Kim was a master of propaganda and social manipulation, but he also suffered from delusional mania, profound insecurity and OCD. Here are some facts about him, as reported to the North Korean people by the country’s media.

  • When Kim was born, suddenly spring broke out and a shower of rainbows appeared in the sky. Kim was the most prominent statesman in the world, and people around the globe celebrate his birthday with films and festivals.
  • Kim invented a new sandwich called Double Bread with Meat, to provide best-quality food for Pyongyang’s university students. The dish bore a coincidental resemblance to the hated Americans’ beef burger.
  • He was the best golfer in history, despite playing the game only once. In 1994 it was reported Kim shot 38 under par on a regulation 18-hole golf course, including 11 holes in one.
  • Kim’s range of menswear became a style phenomenon. The inspired look of his zippered khaki tunics with matching trousers has spread across the world, testament to his image and influence.

And here are a couple of real facts.

  • Before Pyongyang’s World Festival of Youth and Students in 1989, Kim had disabled residents removed from the city. His government also distributed pamphlets advertising a wonder drug which would increase the height of short people. Those who responded to the pamphlets were banished to uninhabited islands. Kim himself was just over five feet tall and wore built-up shoes. Clue there?
  • Hennessy Cognac reported that for many years Kim was its best customer, spending about £500,000 annually. In comparison, the average North Korean makes about £600 per year, and under Kim's rule millions have starved.

Recently the Dear Leader’s third son, Kim Jong-Un, was unveiled as The Great Successor. Following in dad's footsteps, already his birthday has been made a national holiday. But should the new boy fail to step up, other leadership contenders are apparently the current Minister of Finance, Han Din-Til, and Foreign Minister Sen Din-Tanx. In an uncertain world it’s reassuring to know North Korea has a stable succession plan.

Monday, 12 December 2011

Old People At Christmas

500,000 elderly people in Britain are facing the prospect of spending Christmas alone, a recent survey shows.

The charity Hello Old People commissioned the study to examine attitudes of the young toward older folk during the festive season.

The survey revealed most young people wouldn’t be inviting elderly relatives to their Christmas meals or parties, and would rather befriend animals than older citizens. Many didn’t have time to visit an old person, especially at Christmas. Others said they couldn’t be bothered, or had a feeling elderly people already received enough visits.

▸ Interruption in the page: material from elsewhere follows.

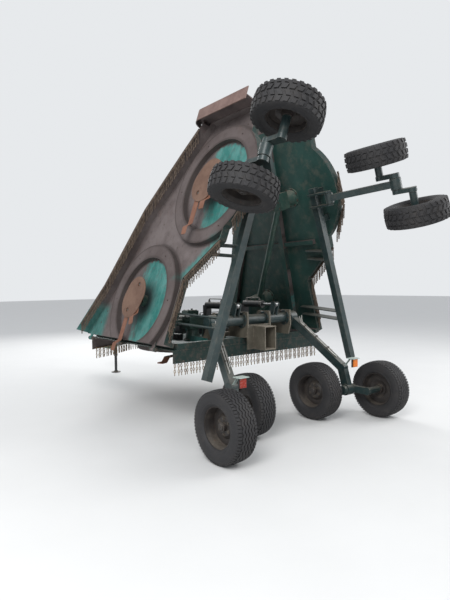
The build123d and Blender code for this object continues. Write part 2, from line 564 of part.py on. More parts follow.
def centre():
    half = HINGE_X - HINGE_EDGE
    shell = deck_shell(CENTRE_OUTLINE, list(CENTRE_ROTORS.values()), -half, half, FRONT_SKIRT, CENTRE_REAR_SKIRT)
    pieces = [Pos(0, 0, DECK_Z) * shell]
    top = DECK_Z + PLATE
    rear_y = CENTRE_REAR_Y + 5
    for sign in (-1, 1):
        x0, x1 = sorted((sign * 1165, sign * 1235))
        pieces.append(block((x0, rear_y, top), (x1, 3390, top + RIB_H)))
        x0, x1 = sorted((sign * 520, sign * 600))
        pieces.append(block((x0, rear_y, top), (x1, 3780, top + RIB_H)))
        for y in HINGE_STATIONS:
            for off in (-1, 1):
                near = HINGE_BARREL / 2 + SIDE_GAP
                y0, y1 = sorted((y + off * near, y + off * (near + HINGE_LUG)))
                x0, x1 = sorted((sign * 1270, sign * HINGE_X))
                lug = rod((sign * HINGE_X, y0, DECK_Z), (sign * HINGE_X, y1, DECK_Z), HINGE_R)
                arm = block((x0, y0, DECK_Z - 14), (x1, y1, DECK_Z))
                pieces += [lug, arm]
            pieces.append(rod((sign * HINGE_X, y - 75, DECK_Z), (sign * HINGE_X, y + 75, DECK_Z), HINGE_PIN_R))
    pieces.append(block((-1235, rear_y, top), (1235, rear_y + 70, top + RIB_H)))
    pieces.append(block((-1235, 2800, top), (1235, 2870, top + RIB_H)))
    deck = joined(pieces)
    for x, y in CENTRE_ROTORS.values():
        deck = deck - Pos(x, y, DECK_Z) * Cylinder(HUB_HOLE_R, 400)
        deck = deck - block((x - 150, y - 150, top), (x + 150, y + 150, top + 500))
    add("centre_deck", deck)

    frame = []
    for sign in (-1, 1):
        for x in (200, 600):
            x0 = sign * x
            side_plate = make_face(Polyline((x0 - 12, 980, top + RIB_H), (x0 - 12, 1400, top + RIB_H),
                                            (x0 - 12, 1180, ROCKSHAFT_Z + 110), (x0 - 12, 950, ROCKSHAFT_Z + 110),
                                            (x0 - 12, 940, ROCKSHAFT_Z - 100), (x0 - 12, 980, top + RIB_H)))
            bore = rod((x0 - 40, ROCKSHAFT_Y, ROCKSHAFT_Z), (x0 + 40, ROCKSHAFT_Y, ROCKSHAFT_Z), ROCKSHAFT_R + RUNNING_GAP)
            frame.append(extrude(side_plate, 24, dir=(1, 0, 0)) - bore)
    frame.append(block((-600, 1320, top + RIB_H), (600, 1380, top + RIB_H + 60)))
    frame.append(block((-200, 955, 965), (200, 975, 1290)))
    frame.append(block((-100, 730, 965), (100, 965, 1275)) - block((-88, 700, 977), (88, 940, 1263)))
    add("rear_frame", joined(frame))

    boxes = [gearbox(x, y, top, SHAFT_RISE - PLATE) for x, y in CENTRE_ROTORS.values()]
    zc = DECK_Z + SHAFT_RISE
    (rear_x, drive_y), (front_x, front_y) = CENTRE_ROTORS.values()
    splitter = block((-110, drive_y - 60, top), (110, SHAFT_Y + 90, zc + 90))
    line = block((-90, front_y - 90, top), (90, front_y + 90, zc + 90))
    shafts = [rod((0, SHAFT_Y + 80, zc), (0, front_y - 80, zc), 42),
              rod((-100, drive_y, zc), (rear_x + 100, drive_y, zc), 36),
              rod((80, front_y, zc), (front_x - 100, front_y, zc), 36)]
    for sign in (-1, 1):
        inner_x = sign * (SHAFT_START - 10)
        outer_x = sign * (SHAFT_GUARD_END + 10)
        guard = rod((sign * 100, SHAFT_Y, zc), (sign * SHAFT_GUARD_END, SHAFT_Y, zc), SHAFT_GUARD_R)
        bore = rod((inner_x, SHAFT_Y, zc), (outer_x, SHAFT_Y, zc), SHAFT_R + RUNNING_GAP)
        shafts.append(guard - bore)
    add("centre_gearboxes", joined(boxes + [splitter, line] + shafts))

    step = PLATE + RAIL_THICK / 2 + RUNNING_GAP
    rear = [(x, CENTRE_REAR_Y + step, DECK_Z - CENTRE_REAR_SKIRT + CHAIN_INSET) for x in (-1290, 0, 1290)]
    front = [(x, y, DECK_Z - FRONT_SKIRT + CHAIN_INSET) for x, y in inset(CENTRE_CHAIN_EDGE, step)]
    runs = curtains(rear, CHAIN_DROP + 15, (0, 0, 1)) + curtains(front, CHAIN_DROP, (0, 0, 1))
    add("centre_chains", Compound(runs))


def rotors():
    for name, (x, y) in CENTRE_ROTORS.items():
        turn = 20.0 if name == "centre_rear" else 75.0
        add(f"rotor_{name}", Pos(x, y, DECK_Z) * rotor((turn, turn + 180), turn))


def cylinders():
    y = FOLD_CYL_Y
    eye_x, _, z = wing_point(FOLD_LUG_S, y, FOLD_LUG_N)
    body = rod((BARREL_START, y, z), (BARREL_END, y, z), CYL_R)
    bore = rod((BARREL_START + 15, y, z), (BARREL_END - 40, y, z), CYL_BORE_R)
    gland = rod((BARREL_END - 60, y, z), (BARREL_END + 5, y, z), ROD_R + RUNNING_GAP)
    foot = block((BARREL_START, y - 60, DECK_Z + PLATE), (BARREL_START + 70, y + 60, z))
    barrel = body + foot - bore - gland
    add("fold_cylinders", Compound([barrel, mirrored(barrel)]))
    bar = rod((ROD_START, y, z), (eye_x, y, z), ROD_R)
    eye = rod((eye_x, y - FOLD_EYE_HALF, z), (eye_x, y + FOLD_EYE_HALF, z), FOLD_EYE_R)
    pin = rod((eye_x, y - FOLD_EYE_HALF - 3, z), (eye_x, y + FOLD_EYE_HALF + 3, z), FOLD_PIN_R)
    shaft_x, _, shaft_z = wing_point(SHAFT_END_S, 0, SHAFT_RISE)
    ball = Pos(shaft_x, SHAFT_Y, shaft_z) * Sphere(30)
    tube = rod((SHAFT_START, SHAFT_Y, shaft_z), (shaft_x, SHAFT_Y, shaft_z), SHAFT_R)
    for side in SIDES:
        add(f"fold_rod_{side}", on_side(bar + eye + pin, side))
        add(f"cross_shaft_{side}", on_side(ball + tube, side))
    lean = math.radians(LEVER_LEAN)
    tip_y = ROCKSHAFT_Y - LEVER_R * math.sin(lean)
    tip_z = ROCKSHAFT_Z + LEVER_R * math.cos(lean)
    pin_rise = LEVER_R * (1 - math.cos(lean)) + LIFT_SLOT_GAP
    lift_barrels, lift_rods = [], []
    for sign in (-1, 1):
        x = sign * LEVER_X
        body = rod((x, tip_y + 250, tip_z), (x, tip_y + 640, tip_z), 48)
        bore = rod((x, tip_y + 270, tip_z), (x, tip_y + 625, tip_z), 38)
        gland = rod((x, tip_y + 240, tip_z), (x, tip_y + 280, tip_z), LIFT_ROD_R + RUNNING_GAP)
        foot = block((x - 45, tip_y + 600, DECK_Z + PLATE), (x + 45, tip_y + 680, tip_z))
        lift_barrels.append(body + foot - bore - gland)
        eye = rod((x - LIFT_EYE_HALF, tip_y, tip_z), (x + LIFT_EYE_HALF, tip_y, tip_z), LIFT_EYE_R)
        ends = [rod((x - 20, tip_y, tip_z + up), (x + 20, tip_y, tip_z + up), LIFT_PIN_R + LIFT_SLOT_GAP)
                for up in (0.0, pin_rise)]
        side = LIFT_PIN_R + LIFT_SLOT_GAP
        slot = ends[0] + ends[1] + block((x - 20, tip_y - side, tip_z), (x + 20, tip_y + side, tip_z + pin_rise))
        bar = rod((x, tip_y + 34, tip_z), (x, tip_y + 430, tip_z), LIFT_ROD_R)
        lift_rods.append(eye + bar - slot)
    add("lift_cylinders", Compound(lift_barrels))
    add("lift_rods", Compound(lift_rods))


def front_end():
    tongue_end = TONGUE_Y + TONGUE_LEN
    pieces = []
    for sign in (-1, 1):
        root = (sign * DRAWBAR_ROOT_X, DRAWBAR_ROOT_Y, DRAWBAR_ROOT_Z + DRAWBAR_ROOT_RISE)
        pieces.append(beam(root, (sign * 45, TONGUE_Y + 30, TONGUE_Z), 90, 130))
        pieces.append(block((sign * DRAWBAR_ROOT_X - 50, DRAWBAR_ROOT_Y - 160, DRAWBAR_ROOT_Z),
                            (sign * DRAWBAR_ROOT_X + 50, DRAWBAR_ROOT_Y + 20, DRAWBAR_ROOT_Z + 160)))
    pieces.append(block((-70, TONGUE_Y - 60, TONGUE_Z - 65), (70, tongue_end, TONGUE_Z + 65)))
    t = 0.42
    tie_y = DRAWBAR_ROOT_Y + (TONGUE_Y - DRAWBAR_ROOT_Y) * t
    tie_z = DRAWBAR_ROOT_Z + DRAWBAR_ROOT_RISE + (TONGUE_Z - DRAWBAR_ROOT_Z - DRAWBAR_ROOT_RISE) * t
    tie_x = DRAWBAR_ROOT_X * (1 - t)
    pieces.append(block((-tie_x, tie_y - 40, tie_z - 40), (tie_x, tie_y + 40, tie_z + 20)))
    rest_top = TONGUE_Z + 230 - SHAFT_GUARD_R - 2
    pieces.append(block((-12, tongue_end - 200, TONGUE_Z + 65), (12, tongue_end - 160, rest_top)))
    pieces.append(block((-60, tongue_end - 215, TONGUE_Z + 150), (60, tongue_end - 145, TONGUE_Z + 162)))
    add("drawbar", joined(pieces))
    eye_y = tongue_end + 150
    shank = block((-40, tongue_end, TONGUE_Z - 35), (40, eye_y, TONGUE_Z + 35))
    flange = block((-70, tongue_end, TONGUE_Z - 65), (70, tongue_end + 25, TONGUE_Z + 65))
    eye = Pos(0, eye_y, TONGUE_Z) * Cylinder(HITCH_EYE_R, HITCH_EYE_T)
    clear = Pos(0, eye_y, TONGUE_Z) * (Cylinder(HITCH_EYE_R + 10, 200) - Cylinder(HITCH_EYE_R + 12, HITCH_EYE_T))
    hole = Pos(0, eye_y, TONGUE_Z) * Cylinder(HITCH_BORE_R, 100)
    add("hitch_eye", flange + (shank - clear) + eye - hole)
    zc = DECK_Z + SHAFT_RISE
    a = (0, 3420, zc)
    b = (0, tongue_end - 120, TONGUE_Z + 230)
    guard = rod(a, b, SHAFT_GUARD_R)
    stub = rod((0, CENTRE_ROTORS["centre_front"][1] + 90 + RUNNING_GAP, zc), (0, 3440, zc), 38)
    yoke = rod(b, (0, b[1] + 110, b[2]), 42) - rod((0, b[1] + 30, b[2]), (0, b[1] + 120, b[2]), PTO_BORE_R)
    add("pto_shaft", guard + stub + yoke)
    foot = Pos(JACK_X, JACK_Y, 6) * Cylinder(95, 12)
    inner = rod((JACK_X, JACK_Y, 12), (JACK_X, JACK_Y, 420), 28)
    outer = rod((JACK_X, JACK_Y, 360), (JACK_X, JACK_Y, 960), 36)
    head = Pos(JACK_X, JACK_Y, 985) * Cylinder(46, 50)
    crank = rod((JACK_X, JACK_Y, 985), (JACK_X + 150, JACK_Y, 985), 9)
    grip = rod((JACK_X + 150, JACK_Y, 975), (JACK_X + 150, JACK_Y, 1080), 12)
    clamp = block((70 + RUNNING_GAP, JACK_Y - 40, TONGUE_Z - 50), (JACK_X, JACK_Y + 40, TONGUE_Z + 50))
    add("parking_jack", joined([foot, inner, outer, head, crank, grip, clamp]))


ground_gear()
lift_axle()
wings()
centre()
rotors()
cylinders()
front_end()

os.makedirs("parts", exist_ok=True)
for name, shape in PARTS.items():
    export_step(Pos(-FRAME_SHIFT_X, -FRAME_SHIFT_Y, 0) * shape, f"parts/{name}.step")
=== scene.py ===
import json
import math
import random

import bmesh
import bpy
from mathutils import Matrix, Vector

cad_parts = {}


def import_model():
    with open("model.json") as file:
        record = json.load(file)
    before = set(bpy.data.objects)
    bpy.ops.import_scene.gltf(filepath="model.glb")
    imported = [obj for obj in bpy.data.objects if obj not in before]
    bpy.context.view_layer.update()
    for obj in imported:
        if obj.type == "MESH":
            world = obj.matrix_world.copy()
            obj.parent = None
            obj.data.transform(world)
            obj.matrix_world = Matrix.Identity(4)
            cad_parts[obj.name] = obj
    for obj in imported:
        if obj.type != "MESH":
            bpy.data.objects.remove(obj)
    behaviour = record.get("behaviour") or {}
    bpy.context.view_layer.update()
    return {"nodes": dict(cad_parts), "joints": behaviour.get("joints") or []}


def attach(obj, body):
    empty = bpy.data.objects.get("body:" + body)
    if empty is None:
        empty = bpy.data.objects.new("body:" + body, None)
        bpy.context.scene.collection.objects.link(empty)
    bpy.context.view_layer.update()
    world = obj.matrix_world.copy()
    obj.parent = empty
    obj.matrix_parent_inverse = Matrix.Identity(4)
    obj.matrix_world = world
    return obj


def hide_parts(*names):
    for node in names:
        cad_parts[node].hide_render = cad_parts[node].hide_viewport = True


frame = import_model()

# Layout: metres, x to the machine's right, y the way it travels from the outer rear wheels' axle line.
# The part's own origin is at the middle of its footprint, so at() moves a layout point there.
JOINTS = {joint["name"]: joint for joint in frame["joints"]}
NODES = frame["nodes"]
SIDES = {"left": -1, "right": 1}
SHIFT = Vector((0.0354, -2.4803, 0.0))
DECK_Z = 1.030
PLATE = 0.008
FRONT_SKIRT = 0.200
WING_REAR_SKIRT = 0.090
CENTRE_REAR_SKIRT = 0.150
CHAIN_INSET = 0.012
CHAIN_DROP = 0.150
CHAIN_PITCH = 0.085
RAIL_THICK = 0.024
RAIL_GAP = 0.0003
RAIL_TRIM = 0.008
CENTRE_REAR_Y = 1.060
WING_ROTORS = {"inner": (0.620, 1.960), "outer": (2.140, 0.970)}
CENTRE_ROTORS = {"centre_rear": (-0.450, 1.860), "centre_front": (0.450, 3.220)}
WING_EDGE = [(0.170, 3.3697), (0.800, 2.910), (1.920, 2.340), (2.330, 2.010), (2.720, 1.690), (3.050, 1.4034)]
CENTRE_EDGE = [(-1.250, 3.428), (-0.980, 3.560), (-0.300, 4.030), (0.700, 4.030), (0.980, 3.900),
               (1.270, 3.6012)]
WING_REAR_INNER = [(1.360, 0.500), (0.900, 1.040), (0.230, 1.056)]
REAR_ARC = (-135, -105, -75)
REAR_ARC_STEP = 30
RING_IN_R = 0.600
RING_OUT_R = 0.790
DISC_DROP = 0.165
DISC_THICK = 0.016
PIVOT_R = 0.190
ROTOR_TURN = {"inner_left": 160, "outer_left": 143, "inner_right": 95, "outer_right": 40,
              "centre_rear": 20, "centre_front": 75}
WING_MIDDLE = (1.500, 1.700)
CENTRE_MIDDLE = (0.0, 2.500)
UP = Vector((0, 0, 1))
EAST = Vector((1, 0, 0))
NORTH = Vector((0, 1, 0))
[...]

The chief reasons for older people being abandoned, say the youngsters, are their unattractive habits. Rudeness and tutting; mania for quizzes on flags of the world; a belief their anecdotes are worthy of film rights. It’s claimed many old folk endlessly bemoan the decline of common sense in modern times, and expect reverence simply because of their age.

But some young people did make visits. A few were religious, others doing their Duke of Edinburgh Award. The survey also revealed affluent elderly people, especially those in poor health, received frequent calls from the young. The Enduring Old People charade is a well-known Christmas game, and can be lucrative.

Sunday, 11 December 2011

Tesco's Christmas Dinner Pizza: Yum Yum!

Yuletide. A traditional time to share with family, with friends, as we gather to celebrate the Christmas story. Coloured lights and carols, gifts and mistletoe all add to the magical festive fun. And Christmas is also a time to enjoy food. Beautiful food.

To help us make merry this year, 'your' Tesco, the nation's favourite superstore, has come up with a mouth-watering contemporary spin on an old favourite: the Christmas Dinner Pizza!

Tesco's treat features toppings of turkey, stuffing and little sausages as well as the usual pizza staples: mozzarella cheese and chemicals. It's rumoured a second, deluxe version will include a segment of Christmas pud.

Louise Sampson, Project Engineer for the ground-breaking corporate creation, chirped: "We set out to create a pizza for all those people who simply can’t wait until Christmas Day for a feast, and wanted a sneak taste beforehand." Louise didn't mention that from September it's been possible to visit thousands of 'carveries' across Britain, all peddling the nation's most tedious meal.

Tesco's demographic analysis, which ran alongside the pizza's development,
suggested the new product will appeal to people who are unsure of how to use a knife and fork. Expect a manufacturing licence to be announced with Lidl.